Hapa haole music was introduced to the mainland United States at multiple points through the 1910s. The 1912 Broadway musical The Bird of Paradise contained multiple songs from the genre. Additionally, hapa haole was widely performed by bands at the Panama–Pacific International Exposition in 1915 as a part of the exposition's Hawaiian Pavilion. "On the Beach at Waikiki", a hapa haole composition by Henry Kailimai which was performed at the exposition, went on to become a major hit in the mainland, one of the first of the genre to do so. Following these initial introductions of the genre in the mainland, hapa haole and Hawaiian music as a whole began to find a large amount of attention and commercial success across the country. In 1916, hapa haole was the best-selling genre in the United States. The popularity of one hapa haole artist, Johnny Noble, led to him recording 110 Hawaiian songs with Brunswick Records, a mainland label, in 1928.

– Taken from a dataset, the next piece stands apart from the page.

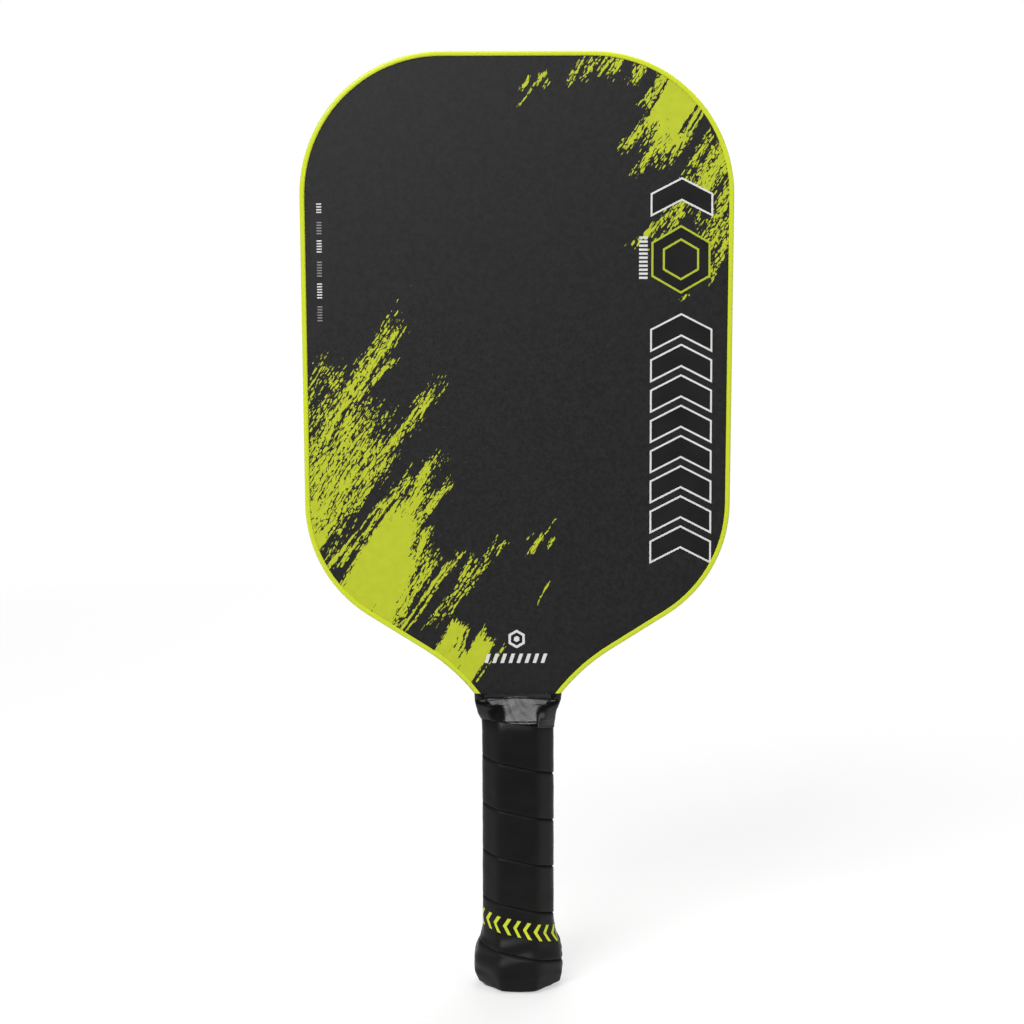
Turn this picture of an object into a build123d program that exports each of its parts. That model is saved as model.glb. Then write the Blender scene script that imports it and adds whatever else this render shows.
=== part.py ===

Novelty songs written by non-Hawaiians, such as songwriters from Tin Pan Alley, formed a considerable amount of hapa haole songs produced following its initial explosion in popularity. Many of these songs were detached from actual Hawaiian culture, and used nonsensical, faux-Hawaiian lyrics. The songs also intended to appeal to American tourists' notions of Hawaii; specifically, the islands' perceived "exoticism and seduction". Later on, during the Hawaiian Renaissance of the 1970s, the genre was the subject of criticism due to its perceived inauthenticity.

The hapa haole "craze" peaked and began to dissipate in the 1930s. Harry Owens' "Sweet Leilani" became a number one hit in the United States following Bing Crosby's performance of the song in the 1937 film Waikiki Wedding. The song won the Academy Award for Best Original Song in 1938. The genre gradually faded in popularity until the Hawaiian Renaissance led to renewed interest in Hawaiian music, including hapa haole. Although it had beginnings in Hawaiian traditional music and ragtime, the genre evolved alongside American popular music, and now comprises other styles, including swing, rock and roll, and rap.